Corrupt Ancestors (and Other Hard Drive Problems)

This will be a short and belated post. A few days ago, my ancestors became corrupt. I didn’t find them in prison or court records. I found that they were imprisoned on my computer’s hard drive. Presumably they were doing hard time.

When I would normally have been writing something genealogical, I was instead erasing a hard drive. Not something for the faint of heart, but it might have been much worse. Let’s cover the moral of the story first-

Back up your data.

If necessary, to convince yourself that this is important, follow these steps-

  1. Take a small USB hard drive that is not currently connected to anything.
  2. Hold it by the end of the cord away from the hard drive.
  3. Lift it so that the drive dangles at eye level.
  4. Set the disk gently swinging, left and right.
  5. Repeat quietly to yourself, “I will stop swinging this disk like a nincompoop, and instead use it to backup my data.”
  6. You can stop swinging the disk once your trance becomes deep enough to overcome all anti-backup inertia and actually back up your data.

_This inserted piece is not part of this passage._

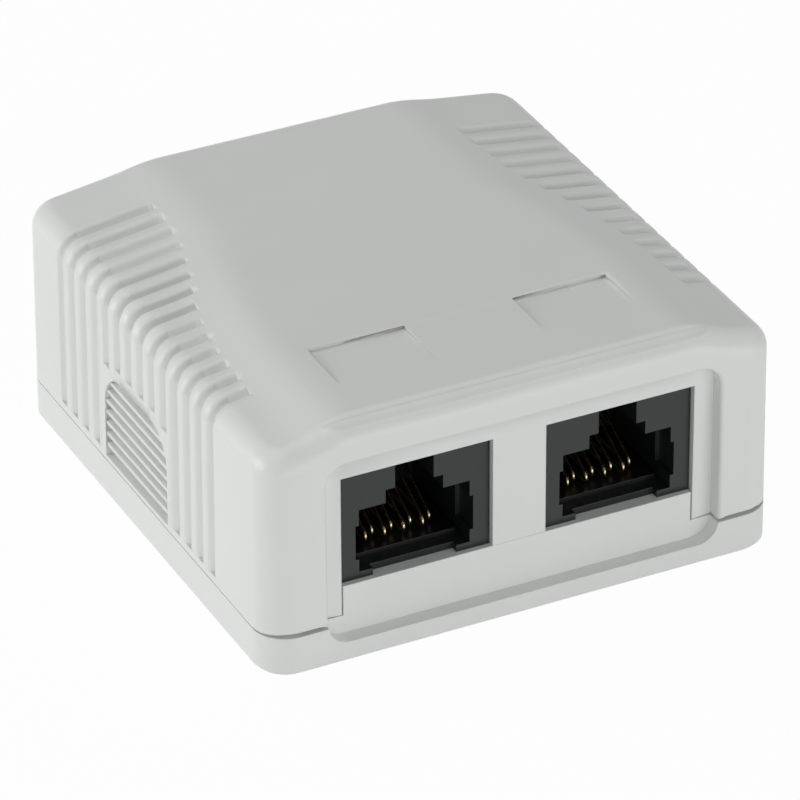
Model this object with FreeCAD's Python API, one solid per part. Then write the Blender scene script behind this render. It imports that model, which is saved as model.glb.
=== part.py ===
"""Two-port surface mount jack box: base, clip-on cover, board, jacks and terminal blocks.

Millimetres. X runs along the front, to the right. The front faces -Y. Z is up.
The origin is the middle of the underside.
"""
import FreeCAD, Part
import math
import os

V = FreeCAD.Vector

# ---- overall sizes -------------------------------------------------------
box_width = 55.0          # across the front, at the base
box_depth = 57.5          # front face to rear face
box_height = 26.1         # underside to the flat top
corner_radius = 3.4       # upright corners
parting_z = 4.35          # base below, cover above
draft_angle = 0.45        # degrees, the cover's upright walls

# ---- walls ---------------------------------------------------------------
cover_wall = 2.0
base_wall = 2.0
floor_thickness = 2.0
lip_thickness = 0.8
lip_rise = 1.6            # how far the base's inner lip stands above the parting line
cover_gap = 0.12          # between the cover and the base's lip
lip_margin = 0.8          # the lip ends this far outside the panel recess
base_edge_cut = 0.5       # bevel round the underside
inner_corner_cut = 1.4    # flats across the inner corners
overrun = 2.0             # tools run this far past the faces that they cut

# ---- top of the cover ----------------------------------------------------
shoulder_inner_z = 25.45  # height of the shoulders where the raised top meets them at the rear
shoulder_slope = 8.0      # degrees, falling outward
top_edge_radius = 2.5     # round from the top to the walls, all the way round
brow_depth = 2.1          # front strip in front of the raised top
brow_drop = 0.6           # how far that strip lies below the raised top
top_half_rear = 14.4      # half width of the flat top at the rear
top_half_front = 19.2     # and at the front
ramp_half_rear = 17.0     # half width where its side slope reaches the shoulder, rear
ramp_half_front = 23.3    # and front
flare_centre = 31.8       # distance from the front where the flare is steepest
flare_length = 27.0       # length of the flare's S-curve

# ---- side grooves --------------------------------------------------------
groove_count = 14
groove_pitch = 2.72
groove_first = 12.46      # distance of the first groove from the front
groove_width = 1.35       # at the surface
groove_floor = 0.5        # width of its flat bottom
groove_depth = 0.6
groove_foot_z = 5.3       # lower end of a full groove

# ---- louvred knockouts ---------------------------------------------------
louvre_pitches = 5.4      # width of the arch, in groove pitches
louvre_foot_z = 4.95
louvre_top_z = 15.0
louvre_radius = 4.0       # upper corners of the arch
louvre_depth = 1.1
louvre_ribs = 7
louvre_rib = 0.42
louvre_rib_step = 0.15    # ribs lie this far below the wall's surface
arch_margin = 1.2         # from the arch to the groove ends above it

# ---- front panel and jack windows ----------------------------------------
panel_side = 2.1          # recess beyond the windows, each side
panel_top_z = 22.0
panel_foot_z = 2.35
panel_depth = 1.6
panel_radius = 2.2
jack_pitch = 21.8
jack_width = 15.9
jack_height_seen = 11.9   # jack face above the tongue
window_gap = 0.1          # jack to window, each side and above
tongue_top_z = 7.6
tongue_thickness = 2.0
tongue_gap = 0.15         # tongue to the cover's notch, each side
jack_setback = 0.6        # jack face behind the panel

# ---- pry reliefs under the cover's front corners --------------------------
pry_inner = 19.8
pry_outer = 26.6
pry_height = 0.5
pry_ramp = 2.2

# ---- label recesses ------------------------------------------------------
label_width = 10.2
label_length = 7.2
label_rear = 14.55        # distance of the rear edge from the front
label_depth = 0.35        # at the rear edge, falling to nothing at the front

# ---- ribs inside the cover that hold the jacks down ------------------------
rib_thickness = 1.2
rib_spacing = 9.0
rib_gap = 0.3
rib_from_face = 9.5

# ---- circuit board -------------------------------------------------------
board_thickness = 1.6
board_side = 3.45         # board beyond the jacks, each side
board_gap = 0.3           # board to the tongue and to the front wall
board_depth = 33.5
board_corner = 1.0
post_diameter = 5.0
screw_diameter = 2.2
screw_fit = 0.03          # screw to its hole, all round
screw_head_diameter = 4.0
screw_head_height = 1.4
screw_length = 5.0
cross_length = 2.2
cross_width = 0.5
cross_depth = 0.8
pilot_spare = 0.3         # pilot hole below the screw's end
screw_inset = 2.6         # rear screws from the board's edges
screw_front = 12.8        # front screw, on the middle line, from the front face
pin_diameter = 2.2
pin_fit = 0.05
pin_rise = 1.0            # locating pins above the board
pin_inset = 1.9           # pins from the board's side edges
pin_front = 7.2           # pins from the front face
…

The worst part of my hard disk problem was the time wasted trying to fix it some clever way. When I eventually realized that the best thing to do was to bite the bullet, take a deep breath and make use of my backups, it went fairly smoothly. I’m pretty paranoid about backing up. I have and incremental backup that is updated every hour to an array of hard drives. Even if one drive fails, the data is still there. I also have a clone that is updated daily. A clone is a special type of backup, not a new offspring type that you can set in your genealogy software. When all else fails, a clone can be used as a boot drive for starting your computer. I couldn’t start my computer from its drive but I could start it just fine from the clone. I knew of a few files that had been updated, so once I got the computer started, I could find them on my hard drive and copy them to a thumb drive, just to be sure I had them.

Then I did the scary thing. I erased my computer’s hard drive. Even if you are sure that you have everything on a back up, pressing that erase button is hard. Once it was erased, I copied my clone to it and my computer was fine. All I needed to do was to restore the few files that I had updated. Now it starts up just like normal.

Let’s repeat the moral of the story-

Back up your data.

Your flesh and blood ancestors may never have needed a “Get out of jail free” card, but you never know when your digital ancestors might become imprisoned if you don’t back up.